Ironically this ‘research’ was ‘generously’ paid for by the Airey Neave Trust and the RUSI Director-General’s Fund. Lieutenant Colonel Airey Middleton Sheffield Neave, DSO, OBE, MC, TD, MP Airey Neave, was the Tory politician murdered in 1979 by a car bomb planted by INLA (Irish National Liberation Army – a bunch of murderous Irish Marxist terrorists, like the IRA). As the man who helped make Margaret Thatcher, would he today be perceived by his beneficiaries as a right-wing threat? If so, the board of the Trust have achieved a spectacular own goal.
The only serving British soldier charged with terrorism (a bomb hoax) recently was Daniel Khalife. He’s no right-wing extremist. One armed forces veteran (out of some 1.3million), Kieran Turner, was convicted of one count of encouraging terrorism, two counts of disseminating terrorist publications and seven counts of stirring up racial hatred. The judge noted that he was on the autistic spectrum and suffered from PTSD. Not a terrorist then, just a troubled, naïve and stupid bigot.

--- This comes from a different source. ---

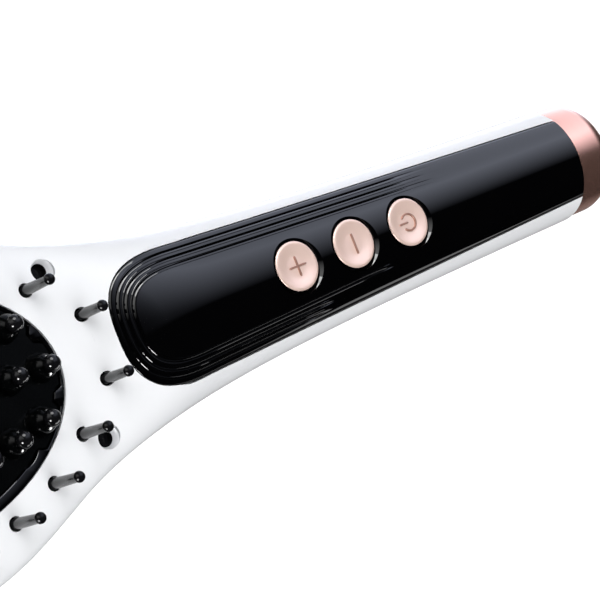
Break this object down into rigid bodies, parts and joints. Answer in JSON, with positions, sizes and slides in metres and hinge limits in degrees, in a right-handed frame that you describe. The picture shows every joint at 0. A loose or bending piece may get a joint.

That, m’lud, is the total threat of ‘extreme right wing terrorism from the armed forces’. Two idiots, no one killed, no one injured and no property damaged. Compare that with the 2,500 killed by Irish terrorism, the 52 killed in the 2005 7/7 London bombings and the 22 killed and 1,017 injured in 2017 at the Manchester Arena, the latter two attacks carried out by Jihadists.
Throughout the Cold War the KGB and their allies supported and manipulated the communists, fellow travellers and useful idiots in CND, the trade unions, academia and wherever else they could find them. The KGB and the Soviet Union may be long gone. Their tactics and ideology seem to live on.
There is no evidence to support this report’s opening proposition, let alone its conclusion. It’s sedition, not analysis. RUSI and the Airy Neave Trust should be ashamed of their lack of rigour. What really threatens the Armed Forces is wokedom itself and the real danger it poses to their own service personnel.